AXITOM: A Python package for reconstruction of axisymmetric tomograms acquired by a conical beam

Abstract

The ability to picture the internals of a body in a non-invasive way is vital for both diagnostics and research in a broad range of fields. Tomography is the imaging of body sections, typically acquired from projections of the body by using a penetrating wave, and then reconstructed by employing a reconstruction algorithm. Some cases allow for simplification of the tomographic problem, one of them being the presence of symmetries within the tomogram. Axi-symmetry reduces the tomographic reconstruction to the inversion of the Abel transform, which can be obtained from a single projection, having a fractional acquisition cost compared to typical datasets.
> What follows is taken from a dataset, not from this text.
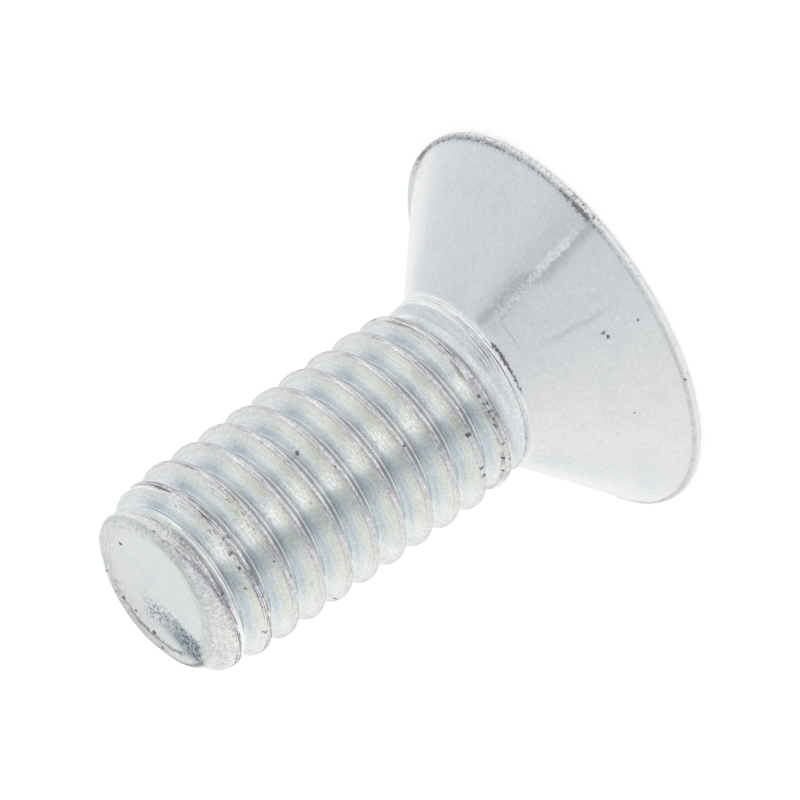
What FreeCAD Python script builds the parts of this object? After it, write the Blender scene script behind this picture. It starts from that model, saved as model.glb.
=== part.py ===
import FreeCAD, Part
import math
import os

# Countersunk machine screw, threaded up to the neck, standing on its flat head.
# Origin at the centre of the head's flat face, +Z along the axis to the tip.
# All lengths in millimetres, all angles in degrees.

# whole screw
overall_length = 12.1

# countersunk head
head_diameter = 9.7
head_angle = 90.0
land_height = 0.16
head_edge_bevel = 0.06

# hexagon socket in the head's flat face
socket_across_flats = 3.02
socket_depth = 2.2
socket_point_angle = 120.0
socket_mouth_diameter = 3.8
socket_mouth_angle = 120.0

# shank: its diameter over the thread crests, and how far below them the rest lies
crest_diameter = 4.854
neck_depth = 0.207
rolled_start_depth = 0.157
pitch_line_depth = 0.199
root_depth = 0.417

# short plain neck between the head's cone and the rolled part
neck_length = 0.14
neck_fillet_reach = 0.08

# rolled thread, which starts with a small step up from the neck
step_length = 0.06
crest_rise_length = 1.31
groove_start_distance = 1.355
run_out_length = 1.25
run_out_clearance = 0.02
pitch = 0.8
flank_angle = 60.0
groove_overshoot = 0.04

# rounded, slightly dished tip
taper_length = 1.22
taper_depth = 0.157
lip_height = 0.58
lip_width = 0.55
lip_roll_width = 0.27
lip_roll_drop = 0.07
dish_depth = 0.2

head_radius = head_diameter / 2
crest_radius = crest_diameter / 2
neck_radius = crest_radius - neck_depth
rolled_start_radius = crest_radius - rolled_start_depth
root_radius = crest_radius - root_depth
half_flank = math.radians(flank_angle / 2)
half_head = math.radians(head_angle / 2)


def point(radius, height):
    # a point of the section, which lies in the XZ plane
    return FreeCAD.Vector(radius, 0, height)


def between(start, end, share):
    # the point that divides a straight line in the given share
    return start + (end - start) * share


def arc(start, middle, end):
    return Part.Arc(start, middle, end).toShape()


def level_arc(start, level):
    # arc from a point above or below that runs out level at its second point
    width = start.x - level.x
    climb = start.z - level.z
    radius = (width ** 2 + climb ** 2) / (2 * climb)
    half_turn = math.atan2(abs(climb), abs(width))
    reach = math.copysign(radius * math.sin(half_turn), width)
    middle = point(level.x + reach, level.z + radius * (1 - math.cos(half_turn)))
    return arc(start, middle, level)


def cone_end():
    # height at which the head's cone meets the neck
    return land_height + (head_radius - neck_radius) / math.tan(half_head)


def rolled_start_height():
    # height at which the rolled part of the shank starts
    return cone_end() + neck_length + step_length


def head_edges():
    # flat face, small edge bevel, land and cone, up to where the neck fillet starts
    centre = point(0, 0)
    flat_edge = point(head_radius - head_edge_bevel, 0)
    land_start = point(head_radius, head_edge_bevel)
    land_end = point(head_radius, land_height)
    cone_foot = point(neck_radius, cone_end())
    slope = (land_end - cone_foot).normalize()
    fillet_start = cone_foot + slope * neck_fillet_reach
    flat = Part.makeLine(centre, flat_edge)
    bevel = Part.makeLine(flat_edge, land_start)
    land = Part.makeLine(land_start, land_end)
    cone = Part.makeLine(land_end, fillet_start)
    return [flat, bevel, land, cone], fillet_start


def neck_edges(fillet_start):
    # fillet from the cone into the neck, then the neck and the step up to the rolled part
    cone_foot = point(neck_radius, cone_end())
    fillet_end = point(neck_radius, cone_end() + neck_fillet_reach)
    chord_middle = between(fillet_start, fillet_end, 0.5)
    fillet_middle = between(cone_foot, chord_middle, 1 / (1 + math.cos(half_head / 2)))
    neck_top = point(neck_radius, cone_end() + neck_length)
    rolled_start = point(rolled_start_radius, rolled_start_height())
    fillet = arc(fillet_start, fillet_middle, fillet_end)
    neck = Part.makeLine(fillet_end, neck_top)
    step = Part.makeLine(neck_top, rolled_start)
    return [fillet, neck, step], rolled_start


def crest_edges(rolled_start):
    # crest line: rises to the full crest, runs straight, tapers towards the tip
    crest_start = point(crest_radius, rolled_start.z + crest_rise_length)
    shoulder = point(crest_radius - taper_depth, overall_length - lip_height)
    taper_start = point(crest_radius, shoulder.z - taper_length)
    rise = Part.makeLine(rolled_start, crest_start)
    crest = Part.makeLine(crest_start, taper_start)
    taper = Part.makeLine(taper_start, shoulder)
    return [rise, crest, taper], shoulder


def tip_edges(shoulder):
    # rounded lip that rolls over into a shallow dish
    lip_top = point(shoulder.x - lip_width, overall_length)
    lip_inner = point(lip_top.x - lip_roll_width, overall_length - lip_roll_drop)
    dish_centre = point(0, overall_length - dish_depth)
    lip = level_arc(shoulder, lip_top)
    roll = level_arc(lip_inner, lip_top)
    dish = level_arc(lip_inner, dish_centre)
    return [lip, roll, dish], dish_centre


def blank():
    # the whole screw before its thread and socket, turned about the axis
    head, fillet_start = head_edges()
    neck, rolled_start = neck_edges(fillet_start)
    crest, shoulder = crest_edges(rolled_start)
    tip, dish_centre = tip_edges(shoulder)
    axis = Part.makeLine(dish_centre, point(0, 0))
    section = Part.Face(Part.Wire(head + neck + crest + tip + [axis]))
    return section.revolve(FreeCAD.Vector(0, 0, 0), FreeCAD.Vector(0, 0, 1), 360)


def groove_width(radius):
    # full width of the groove at a radius: half a pitch on the pitch line
    above_pitch_line = radius - crest_radius + pitch_line_depth
    return pitch / 2 + above_pitch_line * 2 * math.tan(half_flank)


def groove_section():
    # one gap of the thread in the XZ plane: two flanks, a flat root, open outside the crest
    outer_radius = crest_radius + groove_overshoot
    half_root = groove_width(root_radius) / 2
    half_opening = groove_width(outer_radius) / 2
    root_low = point(root_radius, -half_root)
    root_high = point(root_radius, half_root)
    outer_high = point(outer_radius, half_opening)
    outer_low = point(outer_radius, -half_opening)
    return Part.makePolygon([root_low, root_high, outer_high, outer_low, root_low])


def thread_groove():
    # full-depth groove, right hand, from above the neck to beyond the tip
    start_height = rolled_start_height() + groove_start_distance
    length = overall_length + pitch - start_height
    helix = Part.makeLongHelix(pitch, length, crest_radius, 0, False)
    groove = Part.Wire(helix).makePipeShell([groove_section()], True, True)
    groove.translate(point(0, start_height))
    return groove


def run_out():
    # the same groove going on towards the head, lifting out of the metal as it turns
    rise = rolled_start_radius + run_out_clearance - root_radius
    lift_angle = math.degrees(math.atan(rise / run_out_length))
    helix = Part.makeHelix(pitch, run_out_length, crest_radius, lift_angle, False)
    helix.rotate(FreeCAD.Vector(0, 0, 0), FreeCAD.Vector(1, 0, 0), 180)
    groove = Part.Wire(helix).makePipeShell([groove_section()], True, True)
    groove.translate(point(0, rolled_start_height() + groove_start_distance))
    return groove


def hexagon_socket():
    # straight hexagon with a conical bottom and a countersunk mouth
    corner_radius = socket_across_flats / 2 / math.cos(math.radians(30))
    corners = []
    for number in range(7):
        turn = math.radians(60 * number)
        corner = FreeCAD.Vector(corner_radius * math.cos(turn), corner_radius * math.sin(turn), 0)
        corners.append(corner)
    outline = Part.Face(Part.makePolygon(corners))
    straight = outline.extrude(point(0, socket_depth))
    flat_radius = socket_across_flats / 2
    point_depth = flat_radius / math.tan(math.radians(socket_point_angle / 2))
    bottom = Part.makeCone(flat_radius, 0, point_depth, point(0, socket_depth))
    mouth_radius = socket_mouth_diameter / 2
    mouth_depth = mouth_radius / math.tan(math.radians(socket_mouth_angle / 2))
    mouth = Part.makeCone(mouth_radius, 0, mouth_depth)
    return straight.fuse([bottom, mouth])


def screw():
    body = blank().cut(hexagon_socket())
    body = body.cut(thread_groove())
    body = body.cut(run_out())
    return body.Solids[0]


os.makedirs("parts", exist_ok=True)
screw().exportStep("parts/screw.step")
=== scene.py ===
import math

import bpy
import numpy as np
from mathutils import Matrix, Vector


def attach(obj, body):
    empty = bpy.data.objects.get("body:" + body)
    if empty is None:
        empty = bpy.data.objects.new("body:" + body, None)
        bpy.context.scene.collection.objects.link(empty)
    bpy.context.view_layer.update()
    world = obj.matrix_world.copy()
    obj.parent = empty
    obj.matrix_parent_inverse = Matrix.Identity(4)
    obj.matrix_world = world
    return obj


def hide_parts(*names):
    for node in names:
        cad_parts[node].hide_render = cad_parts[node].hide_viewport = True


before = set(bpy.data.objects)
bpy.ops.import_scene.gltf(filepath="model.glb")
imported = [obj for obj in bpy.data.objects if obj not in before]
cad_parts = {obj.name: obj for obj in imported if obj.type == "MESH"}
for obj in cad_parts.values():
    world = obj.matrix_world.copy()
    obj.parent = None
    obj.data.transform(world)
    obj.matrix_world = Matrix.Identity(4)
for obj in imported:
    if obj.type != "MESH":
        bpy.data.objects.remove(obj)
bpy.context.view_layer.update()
print("frame loaded")


class Link:
    # one output socket; sums and products of it add Math nodes to its tree
    def __init__(self, tree, socket):
        self.tree = tree
        self.socket = socket

    def calc(self, operation, *values):
        return self.tree.make("ShaderNodeMath", {"operation": operation}, dict(enumerate(values)))

    def __add__(self, other):
        return self.calc("ADD", self, other)

    def __radd__(self, other):
        return self.calc("ADD", other, self)

    def __sub__(self, other):
        return self.calc("SUBTRACT", self, other)

    def __rsub__(self, other):
        return self.calc("SUBTRACT", other, self)

    def __mul__(self, other):
        return self.calc("MULTIPLY", self, other)

    def __rmul__(self, other):
        return self.calc("MULTIPLY", other, self)

    def __truediv__(self, other):
        return self.calc("DIVIDE", self, other)

    def __pow__(self, other):
        return self.calc("POWER", self, other)

    def step(self, low, high):
        # 0 below low, 1 above high, smooth between
        sockets = {"Value": self, "From Min": low, "From Max": high}
        return self.tree.make("ShaderNodeMapRange", {"interpolation_type": "SMOOTHSTEP"}, sockets)


class Tree:
    def __init__(self, nodeTree):
        self.nodes = nodeTree.nodes
        self.links = nodeTree.links

    def make(self, kind, settings=None, sockets=None, output=0):
        # adds a node: its settings first, then the values or links of its sockets
        node = self.nodes.new(kind)
        for name, value in (settings or {}).items():
            if name == "stops":
                self.setStops(node.color_ramp, value)
            else:
                setattr(node, name, value)
        for name, value in (sockets or {}).items():
            if isinstance(value, Link):
                self.links.new(value.socket, node.inputs[name])
            else:
                node.inputs[name].default_value = value
        return Link(self, node.outputs[output]) if node.outputs else None

    def setStops(self, ramp, stops):
        while len(ramp.elements) < len(stops):
            ramp.elements.new(1.0)
        for element, (place, colour) in zip(ramp.elements, stops):
            element.position = place
            element.color = (*colour, 1.0)

    def mixColour(self, factor, first, second, blend="MIX"):
        settings = {"data_type": "RGBA", "blend_type": blend}
        sidesLight = [end if isinstance(end, Link) else (*end, 1.0) for end in (first, second)]
        return self.make("ShaderNodeMix", settings, {0: factor, 6: sidesLight[0], 7: sidesLight[1]}, 2)

    def combine(self, x, y, z):
        return self.make("ShaderNodeCombineXYZ", {}, {0: x, 1: y, 2: z})

    def vector(self, operation, first, second, output=0):
        settings = {"operation": operation}
        return self.make("ShaderNodeVectorMath", settings, {0: first, 1: second}, output)

    def scaled(self, vector, factor):
        sockets = {0: vector, "Scale": factor}
        return self.make("ShaderNodeVectorMath", {"operation": "SCALE"}, sockets)

    def specks(self, vector, scale, share, size, ragged):
        # spots round the centres of a share of the cells; ragged is added to their distance
        apart = self.make("ShaderNodeTexVoronoi", {}, {"Vector": vector, "Scale": scale})
        colour = Link(self, apart.socket.node.outputs[1])
        chance = self.make("ShaderNodeSeparateXYZ", {}, {0: colour}, 0)
        return chance.step(1 - share, 1.01 - share) * (1 - (apart + ragged).step(size * 0.55, size))

    def noise(self, vector, scale, detail=2.0, roughness=0.5):
        sockets = {"Vector": vector, "Scale": scale, "Detail": detail, "Roughness": roughness}
        return self.make("ShaderNodeTexNoise", {}, sockets)


cameraView = {
    "target": (0.454, 0.0, 4.437),  # mm, centre of the picture
    "pictureWidth": 17.98,  # mm at the target
    "distance": 0.5,  # m
    "elevation": 24.88,  # degrees above the floor
    "roll": -124.34,  # the screw stands, so the camera leans with the photograph
    "sensorWidth": 36,  # mm
    "clip": (0.01, 20),  # m
}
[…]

In home-laboratory X-ray setups, X-rays are distributed in space as a conical beam rather than parallel rays, which has to be accounted for in the reconstruction of the tomogram. AXITOM is a Python package that allows for the reconstruction of axi-symmetric tomograms when the projections have been obtained by a conical beam. Excellent Python packages such as TomoPy (D. Gürsoy, De Carlo, Xiao, & Jacobsen, 2014) and the Astra toolbox (Aarle et al., 2015, 2016; Pelt et al., 2016) are already available for tomographic reconstruction, but are general-purpose and do not exploit axi-symmetries. PyAbel (Hickstein, Yurchak, Das, Shih, & Gibson, 2016) is a Python project for inversion of the Abel transform but is focused on parallel beam geometries. AXITOM contains a collection of high-level functions that can be used to load datasets, perform virtual experiments and perform the tomographic reconstruction. A Feldkamp David Kress algorithm (Feldkamp, Davis, & Kress, 1984) is used to reconstruct the tomograms, with modifications for reduced computational cost. The implementation relies on NumPy (T. E. Oliphant, 2015) and SciPy (Jones, Oliphant, Peterson, & Others, n.d.), as well as numerous packages for visualization and IO. AXITOM was implemented for reconstructing axi-symmetric density fields measured by X-ray absorption radiography. This project is a part of the ongoing research within the SFI CASA research group at NTNU and has been a key component in the pursuit of in-situ investigation of cavitation of polymers during deformation.